This isn't necessarily an ideal solution. An alternative would be to assign these as "nan" (not a number). But that can cause its own set of problems, so for now we'll stick with this workaround.
zb_min = np.amin(zb[np.where(zb>0.0)[0],np.where(zb>0.0)[1]])
print('Minimum elevation is ' + str(zb_min))
zb[np.where(zb<0.0)[0],np.where(zb<0.0)[1]] = zb_min
Let's look at our DEM:
plt.imshow(zb)
We'll define a little function to calculate slope gradient from a given 2D elevation array:
def slope_gradient(z):
"""Calculate absolute slope gradient elevation array.
Parameters
----------
z : ndarray (2D)
Array of elevation values
Returns
-------
ndarray (2D) : array of gradient values of the same dimensions
"""
x, y = np.gradient(z)
slope = np.sqrt(x*x + y*y)
return slope
Apply our function to make a slope grid:
sb = slope_gradient(zb)
Plot the result (and calculate the median gradient while we're at it):
plt.imshow(sb, vmin=0.0, vmax=1.0, cmap='pink')
print(np.median(sb))
Now let's do the same thing for aspect:
def aspect(z):
"""Calculate aspect from DEM."""
x, y = np.gradient(z)
return np.arctan2(-x, y)
ab = aspect(zb)
plt.imshow(ab)
We can look at the histogram of aspect values:
abdeg = (180./np.pi)*ab # convert to degrees
n, bins, patches = plt.hist(abdeg.flatten(), 50, density=True)
plt.xlabel('Slope Aspect (degrees)')
plt.ylabel('Relative frequency')
Finally, a hillshade. Start with a (borrowed) function, then apply it and plot the result.
def hillshade(z, azimuth=315.0, angle_altitude=45.0):
"""Generate a hillshade image from DEM.
Notes: adapted from example on GeoExamples blog,
published March 24, 2014, by Roger Veciana i Rovira.
"""
x, y = np.gradient(z)
slope = np.pi/2. - np.arctan(np.sqrt(x*x + y*y))
aspect = np.arctan2(-x, y)
azimuthrad = azimuth*np.pi / 180.
altituderad = angle_altitude*np.pi / 180.
shaded = (np.sin(altituderad) * np.sin(slope)
+ np.cos(altituderad) * np.cos(slope)
* np.cos(azimuthrad - aspect))
return 255*(shaded + 1)/2
hb = hillshade(zb)
plt.imshow(hb, cmap='gray')
We're going to create a DataArray
to store our elevation grid along with information about its coordinate values. To do this, we'll create two 1D numpy arrays to represent the east-west coordinates and north-south coordinates, respectively.
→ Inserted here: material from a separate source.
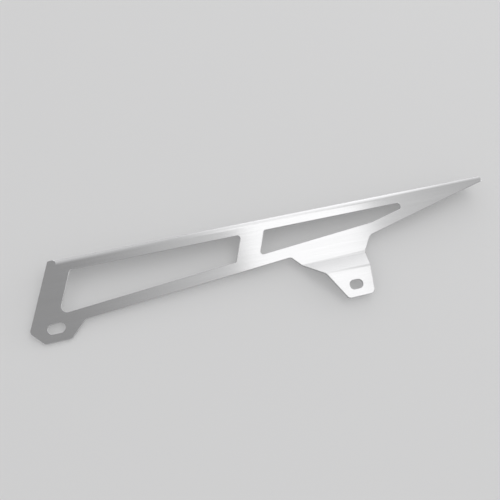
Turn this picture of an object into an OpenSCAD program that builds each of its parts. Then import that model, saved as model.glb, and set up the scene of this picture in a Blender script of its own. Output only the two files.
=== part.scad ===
// Motorcycle chain guard: one sheet, cut to outline and folded.
// X runs to the rear along the top fold, Z is up and the seen face looks to -Y.
// The origin is the middle of the front slot, on the face that seats on the swingarm.

/* [Sheet] */
// Thickness of the sheet
sheet_t = 2; // [1:0.1:3]
// Inside radius of the long fold under the top flange
fold_r = 3; // [1:0.5:4.5]
// Inside radius of the two folds of the rear tab's step
step_r = 3; // [1:0.5:5]

/* [Top flange] */
// Depth of the top flange, from the seen face to its free edge
flange_depth = 18; // [14:1:30]
// Length of the unfolded corner in front of the flange
flange_start = 5; // [4:0.5:12]
// Radius of the unfolded corner where it drops to the flange
flange_start_r = 2; // [0.5:0.5:2.5]
// How far the flange's free edge stops short of the nose
flange_cut_back = 12; // [6:1:30]
// Radius of the flange's front free corner
flange_front_r = 5; // [1:0.5:7]
// Radius of the flange's rear free corner
flange_rear_r = 8; // [1:0.5:12]

/* [Side web] */
// Length of the top fold, from the front corner to the end of the nose
top_len = 331.6; // [310:1:360]
// Lean of the front edge and of the posts from upright, in degrees
post_lean = 23.3; // [15:0.5:28]
// Width of the front post and of the middle post
post_w = 16; // [12:0.5:20]
// Depth of the rail above the windows, under the top of the guard
top_rail_w = 9.4; // [8:0.2:11]
// Width of the rails below the windows
low_rail_w = 8; // [6:0.5:10]
// Depth of the lower rail's edge under the front corner
front_depth = 46.2; // [43:0.5:50]
// Rise of the lower rail towards the rear, in degrees
rail_rise = 4.5; // [3.5:0.1:5.5]
// Rise of the tail's lower edge towards the nose, in degrees
tail_rise = 13.1; // [12:0.1:15]
// Height of the nose at its end
nose_h = 5.3; // [4.6:0.1:7]
// Length of the front window along its top edge, with the front post
front_window_reach = 134.6; // [110:1:150]
// Radius of the windows' small corners
window_r = 2; // [0.5:0.5:3]
// Radius of the front window's large corner, above the lug
window_large_r = 4; // [1:0.5:6]
// Radius of the rear window's pointed end
window_end_r = 2.5; // [1:0.5:3]
// Radius of the front top corner, the lug's root and the nose
corner_r = 2; // [0.5:0.5:2.5]

/* [Front lug] */
// Depth of the lug's lower edge under the top of the guard
lug_depth = 55.8; // [53:0.5:70]
// Depth at which the front edge turns into the lug's front bevel
lug_bevel_depth = 46.4; // [40:0.5:49]
// Angle of the lug's front bevel from level, in degrees
lug_bevel_angle = 48.4; // [40:1:60]
// Distance of the lug's rear lower corner behind the front corner
lug_heel = 6.2; // [4:0.5:14]
// Angle of the lug's rear edge from level, in degrees
lug_rear_angle = 44.3; // [35:1:60]
// Radius of the lug's three free corners
lug_corner_r = 3.5; // [1:0.5:5]

/* [Rear tab] */
// Distance of the tab's front root behind the front corner
tab_root = 166.4; // [150:1:180]
// Angle of the tab's front root from level, in degrees
tab_front_angle = 48.9; // [40:1:60]
// Angle of the tab's rear root from level, in degrees
tab_rear_angle = 56.1; // [50:1:70]
// Distance of the tab's rear root behind the front corner
tab_rear_root = 229.6; // [220:1:245]
// Depth of the upper fold of the step under the top of the guard
step_depth = 40.1; // [39:0.5:46]
// How far the tab steps out from the web
step_out = 10; // [4:0.5:16]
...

The DataArray takes as arguments: the gridded data as a numpy array (zb
), labels for its two dimensions, and arrays to indicate values that accompany each of the two axes.
(Note that dist_north
has decreasing values; this is because the first pixel is actually the top left---northwest---rather than bottom left.)
dist_north = np.arange(zb.shape[0] - 1, -1, -1) + bottom_y
dist_east = np.arange(zb.shape[1]) + left_x
elev_da = xr.DataArray(zb, dims=['y', 'x'],
coords={'y' : dist_north,
'x' : dist_east})
elev_da
DataArray
has a built-in plot function:
elev_da.plot()
plt.axis('equal')
Notice that the plot above shows the actual geographic coordinates associated with the grid values, rather than simply the array indices.
We can add information about the units of our data, and give the data a standard name (here from the CSDMS Standard Names). These attributes live in the DataArray
's attrs
property:
elev_da.attrs['units'] = 'm'
elev_da.attrs['standard_name'] = 'topographic__elevation'
elev_da
To create an xarray Dataset, we pass:
(1) a dictionary of data_vars
containing, for each grid, a name for the grid as the key, and a tuple with names for its axes and the numpy array that holds the grid's data.
(2) information on the coordinates, as before.
betasso = xr.Dataset(
data_vars={'elevation': (('y', 'x'), zb),
'slope': (('y', 'x'), sb),
'aspect': (('y', 'x'), ab),
'hillshade': (('y', 'x'), hb)},
coords={'y': dist_north,
'x': dist_east})
betasso
Individual grids can be accessed by:
<name of Dataset>.<name of variable>
One can access array elements and slices as with any numpy array. For example, if we want to plot an elevation profile along row 1000:
betasso.elevation[1000].plot()
...or a profile of aspect values along column 1000:
betasso.aspect[:, 1000].plot()
Operations with the individual numpy arrays work in the usual way. For example, convert elevation values to feet:
elev_ft = betasso.elevation / 0.3048
elev_ft.plot()
plt.axis('equal')
We can do averages along either grid dimension using the mean
function. Here's an example of an east-west topographic profile showing, at each point, the north-south average elevation in the elevation grid. Notice that the result of applying mean
is a new Dataset.
betasso_NS_mean = betasso.mean('y')
betasso_NS_mean
betasso_NS_mean.elevation.plot()
After all that hard work, it's useful to be able to store our Dataset in a file for later use, or access by another application:
betasso.to_netcdf('betasso_lidar_topo.nc')
fin.